Saturday, January 28, 2012

The bowl system needs a dose of reality

By guest columnist: Ravi Dasari

This quote from Executive Director of the BCS Bill Hancock falls under the category of “Things that make you go hmmmm:” “Bowl games are immensely popular.”

He said that in last week’s CBS.com story on “Slipping bowl attendance has BCS scrambling for reasons and fixes.” The BCS committee convened last week to figure out the reasons. They probably formed several double-secret task forces and sub-committees and hired a forensics expert to find those hidden reasons.

Let me save them the time: Most people like hardly anything about the current bowl system and that’s why they are not attending or watching the bowl games. Attendance this year at the five BCS Bowls – supposedly the most popular and compelling of the 36 bowl games – was down eight percent from 2005. Television ratings for the 34 bowl games on ESPN, ESPN2, ABC, CBS and Fox were down 15% from last year.

If Mr. Hancock and his committee, as well as university presidents, will lift their heads out of the sand for a moment, here are just some of the reasons for the disinterest:

• There are too many bowl games and the product is watered-down. When 72 of the 120 Division 1 programs get to go to a bowl game – 6-7 UCLA went to a bowl game this past year - it’s just not special. Imagine patting your 8th grader on the head and saying “Great job Joey, you’re in the 45th percentile.” You would think smart academicians like university presidents would at least understand the theory of marginal utility.

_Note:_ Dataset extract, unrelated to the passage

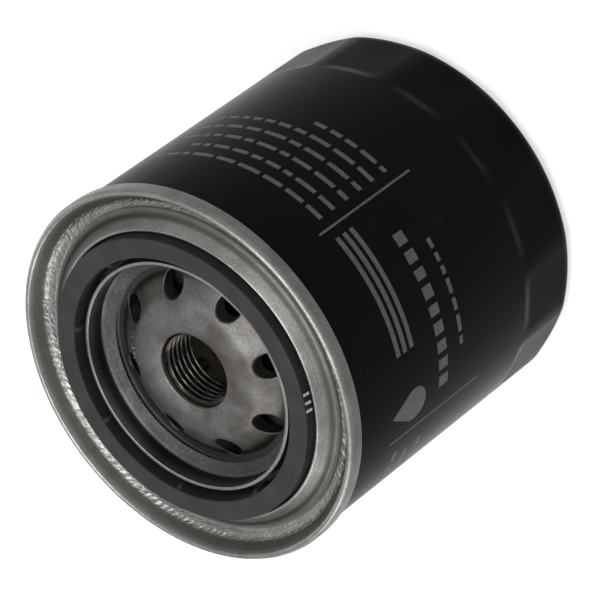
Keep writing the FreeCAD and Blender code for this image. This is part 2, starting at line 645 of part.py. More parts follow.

• When companies sell products, if the benefits to the customer are not the highest priority, the product doesn’t sell as well. The bowl committees have expectations that each school’s ticket allotment is sold out. Yet, the tickets offered to the schools aren’t nearly as good as those that can be bought in the secondary market or even directly from the venue. They are usually located in the corners to around the 30-yard line, and hardly ever at mid-field. Then, there are inflated hotel prices and mandated three-night stays. The BCS games, which used to all be on Jan. 1 are spread out through the first week of the new year, right after people have had their holiday break, requiring them to take vacation time the first business week of the new year.

• It used to be that a program was selected to a bowl game based on merit. Not so anymore. Yes, some BCS bowls have affiliations with conferences to take their champions. Beyond that, it doesn’t matter that one team finishes above another in the standings or beats them head-to-head, or played a more difficult schedule and still ended with a better record. Bowl chairmen and athletic directors make backroom deals about guaranteeing ticket sales, or who knows what else, and suddenly, an at-large Hawaii team goes to the Sugar Bowl despite a weak schedule; an 8-4 Illinois team goes to the Rose Bowl; and every year there is controversy about whether teams who jumped others deserved that bowl.

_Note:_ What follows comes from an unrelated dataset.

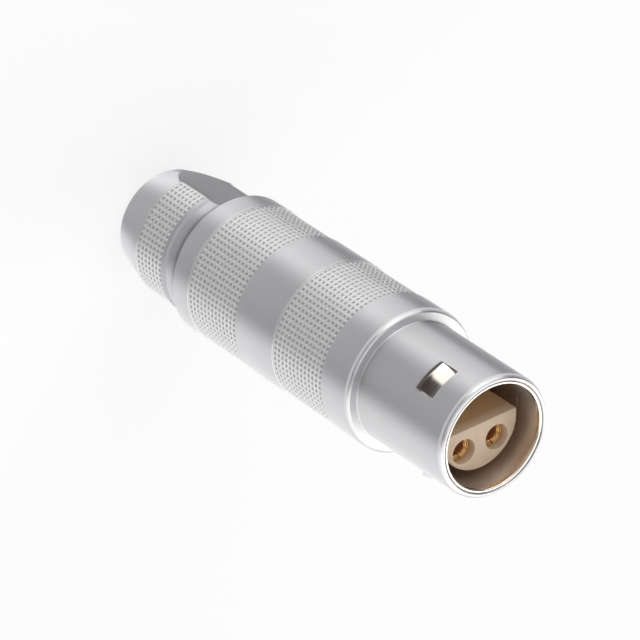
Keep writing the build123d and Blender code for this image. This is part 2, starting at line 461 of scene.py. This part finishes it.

• The BCS system is a sham. The system supposedly has the integrity to pick the national championship matchup pitting No. 1 and 2 in the BCS rankings. Yet, the same system, which ranks the top 25 teams, becomes invalid for teams No. 3 to No. 10 to play in the other four BCS Bowls. So teams like BCS No. 6 Arkansas or BCS No. 8 Kansas State this year were left out of BCS Bowls in favor of subjective selections of bowl committees.

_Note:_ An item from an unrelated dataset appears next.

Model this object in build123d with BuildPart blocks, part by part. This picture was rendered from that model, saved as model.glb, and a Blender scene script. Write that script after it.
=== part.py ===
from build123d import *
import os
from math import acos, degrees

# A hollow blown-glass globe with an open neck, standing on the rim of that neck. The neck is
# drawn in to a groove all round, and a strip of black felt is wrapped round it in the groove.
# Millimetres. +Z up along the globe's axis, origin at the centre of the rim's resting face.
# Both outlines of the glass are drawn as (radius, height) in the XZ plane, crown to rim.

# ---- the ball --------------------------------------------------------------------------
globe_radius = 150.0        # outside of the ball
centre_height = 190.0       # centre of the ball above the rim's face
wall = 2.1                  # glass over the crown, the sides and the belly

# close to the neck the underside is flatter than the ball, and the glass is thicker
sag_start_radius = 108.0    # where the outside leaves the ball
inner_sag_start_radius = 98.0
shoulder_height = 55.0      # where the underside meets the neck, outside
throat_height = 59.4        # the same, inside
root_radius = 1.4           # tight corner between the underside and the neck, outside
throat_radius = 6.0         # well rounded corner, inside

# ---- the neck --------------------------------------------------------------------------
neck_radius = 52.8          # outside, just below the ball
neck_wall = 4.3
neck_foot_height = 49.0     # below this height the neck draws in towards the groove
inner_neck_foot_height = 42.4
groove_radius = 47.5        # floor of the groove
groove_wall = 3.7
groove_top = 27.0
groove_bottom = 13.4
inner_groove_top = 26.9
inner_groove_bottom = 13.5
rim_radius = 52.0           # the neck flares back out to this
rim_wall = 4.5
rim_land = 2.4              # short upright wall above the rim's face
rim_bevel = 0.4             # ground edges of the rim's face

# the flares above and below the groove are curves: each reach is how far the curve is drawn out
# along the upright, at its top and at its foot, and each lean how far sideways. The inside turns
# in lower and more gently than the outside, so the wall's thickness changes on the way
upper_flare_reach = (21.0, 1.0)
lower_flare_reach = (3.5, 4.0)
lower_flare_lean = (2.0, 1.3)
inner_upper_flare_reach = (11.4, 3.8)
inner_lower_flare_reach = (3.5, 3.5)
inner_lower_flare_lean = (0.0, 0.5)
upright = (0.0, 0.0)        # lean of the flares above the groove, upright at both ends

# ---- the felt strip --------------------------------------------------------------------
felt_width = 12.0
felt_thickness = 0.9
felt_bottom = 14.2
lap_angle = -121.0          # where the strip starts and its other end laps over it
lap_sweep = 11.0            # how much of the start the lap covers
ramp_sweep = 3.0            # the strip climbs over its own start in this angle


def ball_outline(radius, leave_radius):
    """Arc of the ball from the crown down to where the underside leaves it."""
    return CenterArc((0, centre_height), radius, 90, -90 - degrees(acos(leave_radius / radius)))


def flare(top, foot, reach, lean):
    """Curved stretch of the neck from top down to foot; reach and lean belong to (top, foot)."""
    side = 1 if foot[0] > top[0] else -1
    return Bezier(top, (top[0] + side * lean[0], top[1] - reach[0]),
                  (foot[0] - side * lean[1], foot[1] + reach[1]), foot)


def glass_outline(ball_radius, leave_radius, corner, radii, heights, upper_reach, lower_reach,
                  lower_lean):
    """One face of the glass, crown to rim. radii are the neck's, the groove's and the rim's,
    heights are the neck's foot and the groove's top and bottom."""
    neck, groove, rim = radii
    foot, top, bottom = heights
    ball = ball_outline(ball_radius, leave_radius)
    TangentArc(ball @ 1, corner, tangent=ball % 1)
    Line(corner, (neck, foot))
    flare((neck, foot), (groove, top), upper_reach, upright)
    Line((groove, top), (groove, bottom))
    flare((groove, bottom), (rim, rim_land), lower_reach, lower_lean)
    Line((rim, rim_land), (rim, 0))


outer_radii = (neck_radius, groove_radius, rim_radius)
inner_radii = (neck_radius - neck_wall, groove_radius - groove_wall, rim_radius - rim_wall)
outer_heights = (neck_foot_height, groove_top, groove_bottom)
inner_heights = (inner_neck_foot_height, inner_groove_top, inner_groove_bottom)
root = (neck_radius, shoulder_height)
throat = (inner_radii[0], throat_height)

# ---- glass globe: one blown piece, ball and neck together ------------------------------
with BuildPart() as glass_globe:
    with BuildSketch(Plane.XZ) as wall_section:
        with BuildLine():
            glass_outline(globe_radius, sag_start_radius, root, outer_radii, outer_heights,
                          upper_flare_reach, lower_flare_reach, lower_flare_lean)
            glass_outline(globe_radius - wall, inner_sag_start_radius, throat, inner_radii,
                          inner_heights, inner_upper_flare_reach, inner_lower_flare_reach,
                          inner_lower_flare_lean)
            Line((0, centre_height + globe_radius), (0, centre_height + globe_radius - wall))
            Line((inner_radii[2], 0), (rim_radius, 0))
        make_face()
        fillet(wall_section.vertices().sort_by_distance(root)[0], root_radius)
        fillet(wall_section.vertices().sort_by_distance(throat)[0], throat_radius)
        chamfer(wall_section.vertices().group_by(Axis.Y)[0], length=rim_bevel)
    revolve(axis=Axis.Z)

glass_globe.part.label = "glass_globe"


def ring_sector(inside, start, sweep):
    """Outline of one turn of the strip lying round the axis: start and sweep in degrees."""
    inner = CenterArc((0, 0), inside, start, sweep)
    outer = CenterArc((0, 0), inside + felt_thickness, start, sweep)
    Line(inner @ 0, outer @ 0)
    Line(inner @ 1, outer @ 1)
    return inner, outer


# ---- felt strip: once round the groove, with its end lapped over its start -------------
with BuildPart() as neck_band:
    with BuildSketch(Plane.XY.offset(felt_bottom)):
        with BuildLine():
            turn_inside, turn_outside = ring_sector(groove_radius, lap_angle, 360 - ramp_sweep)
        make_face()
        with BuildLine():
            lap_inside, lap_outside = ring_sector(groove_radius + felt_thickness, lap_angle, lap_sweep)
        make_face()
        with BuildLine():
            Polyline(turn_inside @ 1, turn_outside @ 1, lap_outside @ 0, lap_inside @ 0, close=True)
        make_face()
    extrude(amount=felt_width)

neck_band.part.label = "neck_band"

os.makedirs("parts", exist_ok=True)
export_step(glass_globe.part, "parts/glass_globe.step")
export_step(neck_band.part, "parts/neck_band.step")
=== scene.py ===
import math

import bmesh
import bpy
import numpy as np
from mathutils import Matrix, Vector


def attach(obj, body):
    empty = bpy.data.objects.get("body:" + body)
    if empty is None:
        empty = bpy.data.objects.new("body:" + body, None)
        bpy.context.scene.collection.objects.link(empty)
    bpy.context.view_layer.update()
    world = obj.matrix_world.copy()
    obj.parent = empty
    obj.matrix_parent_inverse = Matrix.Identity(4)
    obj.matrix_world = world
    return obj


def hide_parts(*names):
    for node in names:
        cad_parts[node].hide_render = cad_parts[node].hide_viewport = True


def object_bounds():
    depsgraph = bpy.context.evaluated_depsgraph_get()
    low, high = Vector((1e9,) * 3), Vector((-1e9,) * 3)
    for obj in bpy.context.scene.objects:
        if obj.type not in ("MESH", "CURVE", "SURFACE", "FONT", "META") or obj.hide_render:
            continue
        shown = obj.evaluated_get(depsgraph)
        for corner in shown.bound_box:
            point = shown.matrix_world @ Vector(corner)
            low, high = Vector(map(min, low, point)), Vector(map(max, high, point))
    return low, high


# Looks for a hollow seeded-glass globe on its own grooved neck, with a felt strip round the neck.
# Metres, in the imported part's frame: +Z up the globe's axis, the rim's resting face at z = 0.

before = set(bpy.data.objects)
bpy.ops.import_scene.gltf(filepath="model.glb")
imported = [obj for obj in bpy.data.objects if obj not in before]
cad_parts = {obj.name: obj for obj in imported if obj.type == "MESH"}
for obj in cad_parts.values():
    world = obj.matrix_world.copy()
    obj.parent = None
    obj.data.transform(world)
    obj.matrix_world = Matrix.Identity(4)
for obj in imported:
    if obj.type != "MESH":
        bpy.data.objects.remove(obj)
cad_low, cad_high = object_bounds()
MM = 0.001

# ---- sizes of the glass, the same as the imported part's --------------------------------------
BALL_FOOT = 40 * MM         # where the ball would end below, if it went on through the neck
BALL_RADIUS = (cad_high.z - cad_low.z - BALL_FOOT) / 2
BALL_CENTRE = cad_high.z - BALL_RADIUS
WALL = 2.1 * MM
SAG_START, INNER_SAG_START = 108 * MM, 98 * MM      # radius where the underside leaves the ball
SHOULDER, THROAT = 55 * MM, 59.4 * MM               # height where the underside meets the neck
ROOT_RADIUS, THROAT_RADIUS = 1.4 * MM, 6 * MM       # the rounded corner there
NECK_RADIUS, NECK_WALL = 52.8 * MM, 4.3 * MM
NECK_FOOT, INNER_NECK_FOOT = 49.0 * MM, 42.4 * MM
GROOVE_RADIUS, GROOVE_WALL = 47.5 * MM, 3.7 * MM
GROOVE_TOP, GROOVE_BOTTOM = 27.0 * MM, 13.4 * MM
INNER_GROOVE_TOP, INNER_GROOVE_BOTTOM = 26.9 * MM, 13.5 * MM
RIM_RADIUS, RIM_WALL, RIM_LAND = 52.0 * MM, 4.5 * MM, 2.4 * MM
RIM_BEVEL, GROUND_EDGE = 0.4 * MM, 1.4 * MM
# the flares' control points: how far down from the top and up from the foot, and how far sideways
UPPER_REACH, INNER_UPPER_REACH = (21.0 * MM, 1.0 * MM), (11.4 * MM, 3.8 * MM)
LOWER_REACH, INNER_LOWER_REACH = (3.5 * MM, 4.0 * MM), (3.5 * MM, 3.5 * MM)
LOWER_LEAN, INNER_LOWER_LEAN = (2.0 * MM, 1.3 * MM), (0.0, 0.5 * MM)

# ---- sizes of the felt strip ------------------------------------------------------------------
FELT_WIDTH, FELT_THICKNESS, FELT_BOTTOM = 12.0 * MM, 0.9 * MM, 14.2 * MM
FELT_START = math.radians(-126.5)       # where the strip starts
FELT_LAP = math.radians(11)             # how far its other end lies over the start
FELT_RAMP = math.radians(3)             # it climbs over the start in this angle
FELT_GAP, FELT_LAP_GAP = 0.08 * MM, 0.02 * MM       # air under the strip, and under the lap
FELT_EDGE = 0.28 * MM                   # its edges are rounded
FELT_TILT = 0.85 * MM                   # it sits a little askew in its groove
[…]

• Speaking of bowl committees, there is enough evidence to say that some are extremely corrupt. Fiesta Bowl Chairman John Junker, who was making more than $600,000 a year before being fired in 2011, was proven to have exchanged massive kickbacks with university administrators and use bowl money to throw lavish personal birthday parties, etc. The Orange Bowl was found to have given Southern Mississippi Athletic Director Richard Giannani a free Caribbean cruise in 2010. Who knows what would be found if all the bowls were investigated. They get to make their own rules and be overt about it. No telling what they do covertly. Not exactly the way to gain trust and credibility with fans.

• Fans, media and even many athletic administrators and head coaches want a playoff system that exists for every other sport, and for college football at every other level. Yet Hancock and many college presidents say that’s not what people want and the BCS is working just fine.

Denial is not pretty because when reality sets in, as it has with bowl attendance and TV ratings, people have to find reasons and fixes for what they have been denying.

(Editor's note: Mr. Dasari is an alumnus of the University of Missouri and Duke University and has served in a consultative role to Missouri's athletics department.)